We have also had our summer holiday to the Netherlands (posts and videos in the making hence the forgetfulness here) and they were absolutely ace. Total utter traveling pros and for such a long drive and road trip there was only one tantrum where everyone ended up screaming at each other, everything else was perfect. Which really isn’t a word I use lightly. I really couldn’t have asked or expected more of them to be fair and as much as I don’t want to brag, or be smug, I also kind of do because I honestly thought that at times it might be a complete nightmare and we’d end up pulled up at the side of a road refusing to get back in the car until they stopped bickering (which I have been known to do on the school run which is a little less than a 10 hour drive away, true story).
They have supported each other, encouraged the other, played together and the other day I actually didn’t hear a peep from them for two whole hours. I mean the house was littered with stuff in every inch of every room (or so it seemed) but my goodness I’ll take that for two hours. Result! Their tolerance for each other has increased, their characters really shining as they are learning more and more what each can get away with. They are always wanting to do the same thing, chasing each other and I’m sure there will be times I won’t say this but I just feel lucky and I want to treasure how they are at the moment.
The thing that gets me most is that they egg each other on, they play the team game with me especially and as much as that frustrates me and goes too far almost every time I just love the glint in their cheeky little eyes. It makes me melt in an instant because after everything we have gone through as a family I still feel lucky that they have each other to do that. Lets just hope they remember that when they are fighting teenagers and they hate each other (I still live in hope that they we be best friends forever) because right now I don’t think we could have it better.
Of course I feel like I need to do the opposite of a sh*t sandwich here and say I’m not boasting or being smug, saying it’s down to my parenting (it isn’t) or saying we have it easy all the time (we don’t). They don’t always get on but truthfully for now at least they do choose to be around the other for the majority of the time and I actually feel pretty lucky in that department. So much so I just need to write it down! I want to be positive and real and I actually think there is something pretty special about appreciating the happiness that we have no matter how big or small. To be able to aknowledge the moments that are good, to reinforce them and be able to appreciate them without being seen to glorify them or worry you will make others feel bad who don’t have that. My blog will always be about appreciating what I have but just now I want to make sure I document truly how thankful I am at times like this and to recognise that being happy comes from these simple things we sometimes fail to appreciate so close to home and not what could be, but what is. And I definitely don’t want to forget these moments right now, the way they hold hands, the way they look at each other first, or are fiercely protective, even the moments when they squabble can feel good when looked at in the right way. You know as long as they don’t go on too long and start to drive you crazy that is. Those moments can be chalked as ‘one of those days’!

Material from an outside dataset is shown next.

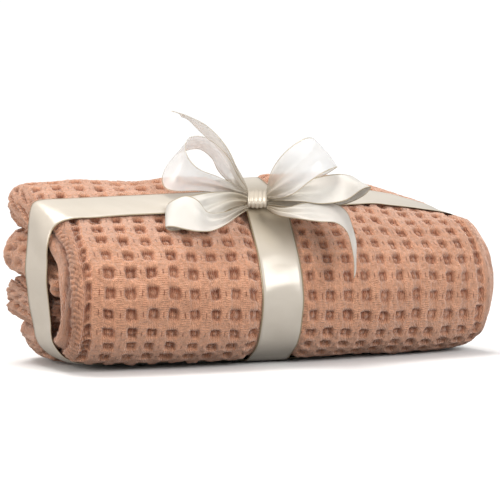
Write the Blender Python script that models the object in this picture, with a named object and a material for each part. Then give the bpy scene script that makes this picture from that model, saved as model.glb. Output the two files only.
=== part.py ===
"""Waffle-weave cotton blanket, folded into a bundle and tied with a satin ribbon.

The cloth is folded twice. First both its long ends come in to the middle, doubled, which
makes a strip of four plies with a round nose at each end. Then both ends of that strip are
turned in and it is folded in half: four levels, two back folds and one large front fold.
Sizes are in millimetres until a mesh is made; X runs along the bundle, Y to its back, Z up.
"""

import math

import bpy
import numpy as np
from mathutils.geometry import tessellate_polygon

MM = 0.001

# Linear colours and roughness of the two materials
COTTON = (0.658, 0.323, 0.202, 1)
COTTON_ROUGHNESS = 0.9
SATIN = (0.651, 0.578, 0.462, 1)
SATIN_ROUGHNESS = 0.35

# The bundle as a whole
LENGTH = 430.0
BACK = 80.0
HEIGHT = 152.0
SHOULDER = 118.0

# How high the ridge stands over the shoulder. Columns: x, z.
RIDGE = (
    (-215, 155),
    (-100, 156),
    (0, 158.5),
    (75, 160),
    (105, 154),
    (125, 148),
    (140, 144),
    (160, 138),
    (178, 133),
    (190, 129),
    (215, 127),
)
STACK_SWELL = 1.025

# The strip of four plies, as shares of its thickness: four plies and three gaps fill it
PLY_SHARE = 0.2275
GAP_SHARE = 0.03
NOSE_DEPTH = 17.0
MIDDLE_SLIT = 1.2

# The ribbon
RIBBON_WIDTH = 38.0
RIBBON_THICK = 0.6
SEAT_GAP = 0.45
BAND_LINES = 5
CROSS_X = -3.0
LONG_Y = -16.0
LONG_DRIFT = 0.2
LEAST_SIDE = 1.5
MOST_SIDE = 11.0

# The bow
BOW_TURN = 20.0
KNOT_SIZE = (16.0, 9.0, 24.0)
KNOT_FORWARD = 18.0
KNOT_LEFT = 8.0
TOP_SLOPE = 26.0

# Each strip of the bow, from the knot outwards: one row for each line across the ribbon.
# Columns: right, up, front of one edge, then right, up, front of the other edge.
BOW_STRIPS = {
    "bow_loop_upper_left": (
        (-8.6, 8, -1, -8.6, 1, -4),
        (-17, 21, 2, -22, 11, -13),
        (-24, 34, 4, -34, 22, -25),
        (-33, 45, 5, -40, 34, -29),
        (-45, 53, 4, -52, 42, -30),
        (-57, 53, 3, -70, 37, -25),
        (-61, 45, 5, -80, 24, -14),
        (-58, 35, 7, -81, 12, -4),
        (-49, 26, 7, -72, 7, 2),
        (-34, 20, 6, -48, 7, 4),
        (-19, 13, 5, -25, 4, 4),
        (-8.6, 7, 2, -8.6, 2, 3),
    ),
    "bow_loop_lower_left": (
        (-8.6, 3, 6, -8.6, -4, 7),
        (-20, 7, 8, -20, -6, 17),
        (-34, 7.5, 9, -34, -12, 30),
        (-48, 5.5, 12, -48, -18.5, 39),
        (-63, 1.5, 15, -63, -23.5, 44.5),
        (-73, -2.5, 20, -73, -24, 46.5),
        (-76, -4, 24.5, -76, -21.5, 47),
        (-71, 0, 24, -70, -21, 49),
        (-60, 4, 22.5, -58, -23.5, 51.5),
        (-50, 0, 28, -47, -25, 52),
        (-42, -9.5, 33.5, -37, -24.5, 48),
        (-30, -10.5, 31.5, -26, -20, 41),
        (-18, -7.5, 21.5, -16, -13.5, 27),
        (-8.6, -5, 10, -8.6, -9, 13),
    ),
    "bow_loop_upper_right": (
        (8.6, 8, 3, 8.6, 1, 5),
        (12, 23, 6, 19, 1, 12),
        (19, 35, 6, 31, 5, 17),
        (29, 45, 4, 44, 15, 18),
        (41, 52, 0, 57, 23, 12),
        (49, 51, -8, 68, 27, -2),
        (49, 44, -18, 67, 25, -16),
        (40, 33, -24, 56, 18, -23),
        (26, 21, -20, 36, 9, -22),
        (14, 12, -11, 19, 5, -14),
        (8.6, 8, -5, 8.6, 3, -7),
    ),
    "bow_loop_lower_right": (
        (8.6, 6, -1, 8.6, -0.5, 2),
        (22, 10, -4, 22, 0, 11),
        (38, 15, -8, 38, -0.5, 16.5),
        (54, 19, -10, 56, -3, 19),
        (69, 21, -9, 75, 0, 22),
        (79, 20, -7, 88, 9, 24.5),
        (85.5, 16.5, -8.5, 96, 11.5, 26),
        (82, 12, -11, 91.5, 5, 23),
        (75, 9.5, -16, 82, -1, 15),
        (66, 9, -21, 70, -5.5, 6.5),
        (49, 7, -19, 52, -8, 7.5),
        (34, 4, -13, 35, -8, 9),
        (20, 1, -5, 20, -7.5, 8.5),
        (8.6, -2.5, 1, 8.6, -5.5, 6),
    ),
    "bow_tail_left": (
        (-8.6, 6, -6, -8.6, 1, -8),
        (-14, 21, -12, -16, 12, -26),
        (-22, 38, -14, -25, 31, -42),
        (-31, 51, -14, -36, 44, -46),
        (-44, 63, -14, -50, 57, -46),
        (-58, 70, -14, -60, 67, -42),
        (-74, 75, -16, -66, 70, -34),
    ),
    "bow_tail_right": (
        (8.6, -6, 9.5, 8.6, -8, 12),
        (20, -7, 16, 18, -12, 27),
        (36, -3, 17, 36, -15, 38),
        (52, -1, 13, 52, -17, 42),
        (66, -3, 10, 66, -18, 41),
        (76, -10, 9, 75, -25, 40),
        (81, -22, 12, 79, -37, 42),
        (84, -36, 25, 81, -50, 46),
        (83, -52, 37, 81, -64, 48),
    ),
}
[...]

Anyway I have gone off on a bit of a tangent there I just guess holidays make me feel lucky, and I am 100% a better Mum without the school run and with more time on my hands too, maybe that has a lot to do with it all. Oh and the sunshine, gosh I love summer, I never want it to end! We have three more weeks of no big plans stretched ahead of us and they cannot wait to take each day as it comes.
In terms of photos a couple of months ago I accidentally had a sort of round up post of photos rather than dedicated ones (not at all because I forgot, nope!) But I actually liked it like a snap shot of their month together so I thought I’d do that again this month as with so much time together I have so many and I love each and every moment, they say so much about their relationship and how similar but different they are…even the not so good ones
This is probably one of my most favourite photos of all, when a huge waves comes in that we weren’t quite expecting and Evas first reaction is to reach out for Roma. Now that is love. And Fear!
She can also be bored by her (the contrast in this picture never fails to make me laugh) and Roma was so protective over a musical mushroom that she does not share the same loving thoughts and pushes Eva off – made worse that Eva pushes back and doesnt move making it for a good old fight in the middle of a theme park. There is only one winner though and only one who ends up crying, and it isnt the littlest! It isn’t all sunshine but it is all part of the sibling package and for now at least the good outweights the bad and I’ll take that.